En attendant ils bénéficient d'un régime spécial car la quasi-totalité d'entre eux part en retraite à 50 ou 55 ans. Il faut quand même mentionner que le nombre annuel de demandes de liquidation des droits à retraite diminue à la SNCF : il est passé de 7.000 en 2007 à 5.800 en 2008 et à 4.800 en 2009, ce qui prouve que le travail n'est pas si pénible et que l'on peut travailler plus longtemps.

A la RATP :
- le ratio cotisants/pensionnés (droit direct + réversion) est de 1.08 (44.203/ 40.945 chiffre 2008)
- l'âge moyen de départ est de 53,32 ans.
- le nombre moyen d'annuités est de 32,55
- et la pension moyenne est de 1968 €
- l'espérance de vie est supérieure à 77 ans.

La subvention d'équilibre à la charge du contribuable est de l'ordre de 470 millions € en 2008 pour 41.000 pensionnés soit plus de 11.400 € par pensionné.

A la SNCF :
- le ratio cotisants/pensionnés (droit direct + réversion) est de 0.54 (157.132/ 291.478 chiffres 2009)
- l'âge moyen de départ est de 52,8 ans
- le nombre moyen d'annuités est de 32,33
- et la pension moyenne est de 1.620 €
- l'espérance de vie est supérieure à 81 ans

La subvention d'équilibre à la charge du contribuable est de l'ordre de 2.900 millions € en 2008 pour 291.500 pensionnés soit près de 10.000 € par pensionné.

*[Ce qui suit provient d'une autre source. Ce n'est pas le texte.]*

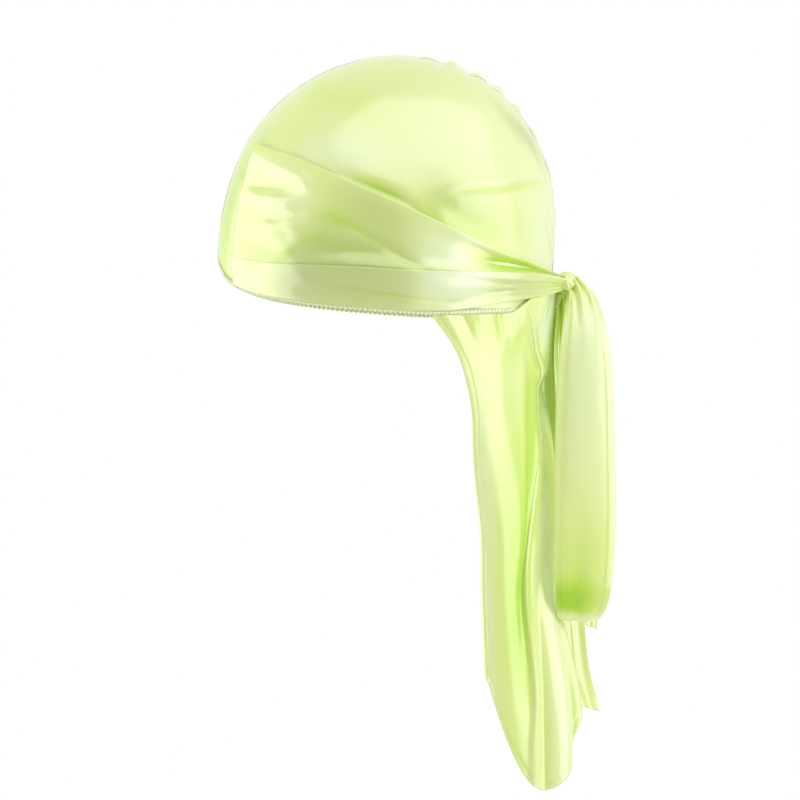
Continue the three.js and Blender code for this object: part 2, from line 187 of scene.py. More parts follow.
class Finish:
    """A material whose nodes are wired in code."""

    def __init__(self, name):
        self.material = bpy.data.materials.new(name)
        self.material.use_nodes = True
        self.tree = self.material.node_tree
        self.tree.nodes.clear()

    def node(self, kind, settings, sockets, output=0):
        made = self.tree.nodes.new(kind)
        for key, value in settings.items():
            setattr(made, key, value)
        for key, value in sockets.items():
            if isinstance(value, Value):
                self.tree.links.new(value.socket, made.inputs[key])
            else:
                made.inputs[key].default_value = value
        return Value(self, made.outputs[output]) if len(made.outputs) else None

    def maths(self, operation, *values):
        return self.node("ShaderNodeMath", {"operation": operation}, dict(enumerate(values)))

    def attribute(self, name):
        return self.node("ShaderNodeAttribute", {"attribute_name": name}, {}, output="Fac")

    def noise(self, place, scale, detail=2.0):
        stretched = self.node("ShaderNodeMapping", {}, {"Vector": place, "Scale": scale})
        return self.node("ShaderNodeTexNoise", {}, {"Vector": stretched, "Scale": 1.0, "Detail": detail})

    def mixed(self, share, first, second):
        clamp = {"data_type": "RGBA", "clamp_factor": True}
        return self.node("ShaderNodeMix", clamp, {0: share, 6: first, 7: second}, output=2)

    def surface(self, height, sockets):
        bump = self.node("ShaderNodeBump", {}, {"Strength": 1.0, "Distance": 1.0, "Height": height})
        shader = self.node("ShaderNodeBsdfPrincipled", {}, {**sockets, "Normal": bump})
        self.node("ShaderNodeOutputMaterial", {}, {"Surface": shader})


satin = Finish("lime_satin")
cloth_place = satin.node("ShaderNodeUVMap", {"uv_map": "cloth"}, {})
object_place = satin.node("ShaderNodeTexCoord", {}, {}, output="Object")
across_cloth = satin.node("ShaderNodeSeparateXYZ", {}, {"Vector": cloth_place}, output=0)
down_cloth = satin.node("ShaderNodeSeparateXYZ", {}, {"Vector": cloth_place}, output=1)
floats = satin.noise(cloth_place, (1 / float_width, 1 / float_length, 1), detail=1.0)
weave_turn = 2 * math.pi / weave_pitch
weave = (across_cloth * weave_turn).through("SINE") * (down_cloth * weave_turn).through("SINE")
stitch_line = (satin.attribute("seam") / stitch_width).through("ABSOLUTE").through("LESS_THAN", 1.0)
stitch_dash = (satin.attribute("stitch") / stitch_pitch).through("FRACT").through("LESS_THAN", stitch_share)
stitches = stitch_line * stitch_dash
# The fold attribute is painted light: below zero it is painted shade in folds and valleys, above zero a painted
# highlight on crests.
fold = satin.attribute("fold")
patch = satin.noise(object_place, (22, 22, 9))
slub = satin.noise(cloth_place, (900, 25, 1))
# How deep the colour goes: random patches, slubs and stitches, plus painted shade from the fold attribute; past 1
# it reaches the darkest painted shade.
colour_depth_and_fold_shade = fold * -0.5 + (patch - 0.5) * 0.4 + (slub - 0.5) * 0.2 + stitches * 0.12
satin_colour = satin.mixed(colour_depth_and_fold_shade, satin_light, satin_deep_tone_and_fold_shade)
satin_colour = satin.mixed(colour_depth_and_fold_shade - 1.0, satin_colour, satin_darkest_fold_shade)
# Painted highlight: the pale crest colour where the fold attribute is above zero.
satin_colour = satin.mixed(fold * 0.5, satin_colour, satin_painted_highlight)
# Painted shade: the olive, where the shade attribute is set.
satin_colour = satin.mixed(satin.attribute("shade"), satin_colour, satin_shaded)
satin.surface(
    floats * float_height + weave * weave_height - stitches * stitch_dip,
    {
        "Base Color": satin_colour,
        "Roughness": satin_roughness + (slub - 0.5) * 0.1 + (patch - 0.5) * 0.06,
        "IOR": 1.5,
        "Specular IOR Level": 0.9,
        "Sheen Weight": 0.12,
        "Sheen Roughness": 0.4,
        "Sheen Tint": (0.9, 1.0, 0.6, 1),
        # The coat thins where the painted fold shade is deepest, so that little reflection lightens it.
        "Coat Weight": (1.6 - 0.6 * colour_depth_and_fold_shade).through("MINIMUM", 1.0),
        "Coat IOR": 1.95,
        "Coat Roughness": 0.19,
    },
)


def between(before, here, after, later, share):
    """A smooth curve's value, a share of the way from here to after."""
    bend = 2 * before - 5 * here + 4 * after - later
    twist = 3 * here - before - 3 * after + later
    return here + 0.5 * share * (after - before + share * (bend + share * twist))


def smooth(values, at, fold=0):
    """A column of a table as a smooth curve, at row numbers that may be fractions. Past the first row it is
    level, or with a fold of 1 or -1 it is mirrored, with its sign kept or turned."""
    values = np.asarray(values, float)
    last = len(values) - 1
    first = fold * values[1] if fold else values[0]
    padded = np.concatenate([[first], values, [values[last]]])
    row = np.clip(np.floor(at), 0, last - 1).astype(int)
    return between(*(padded[row + step] for step in range(4)), at - row)


def along(table, column, at, fold=0):
    return smooth([row[column] for row in table], at, fold)


def row_where(table, column, wanted, fold=0):
    """The row numbers at which a rising column reaches the wanted values."""
    rows = np.linspace(0, len(table) - 1, 2000)
    return np.interp(wanted, along(table, column, rows, fold), rows)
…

9. « Les routiers ou les employés des raffineries n'ont pas des régimes spéciaux »

Les routiers et les convoyeurs de fonds sont dans la même situation : ils bénéficient du congé de fin d'activité (CFA) qui permet aux conducteurs d'au moins 55 ans de partir en retraite s'ils ont plus de 30 années de conduite (20 pour les convoyeurs de fonds). Une mesure qui coûte selon Les Echos 110 millions d'euros et bénéficie à 8.000 personnes environ et qui fait l'objet actuellement d'une négociation avec les employeurs de la profession qui aimeraient passer à 57 ans. Les personnels des raffineries partent actuellement eux aussi à 55 ans et réclament pas moins que le retour aux 37,5 années de cotisation.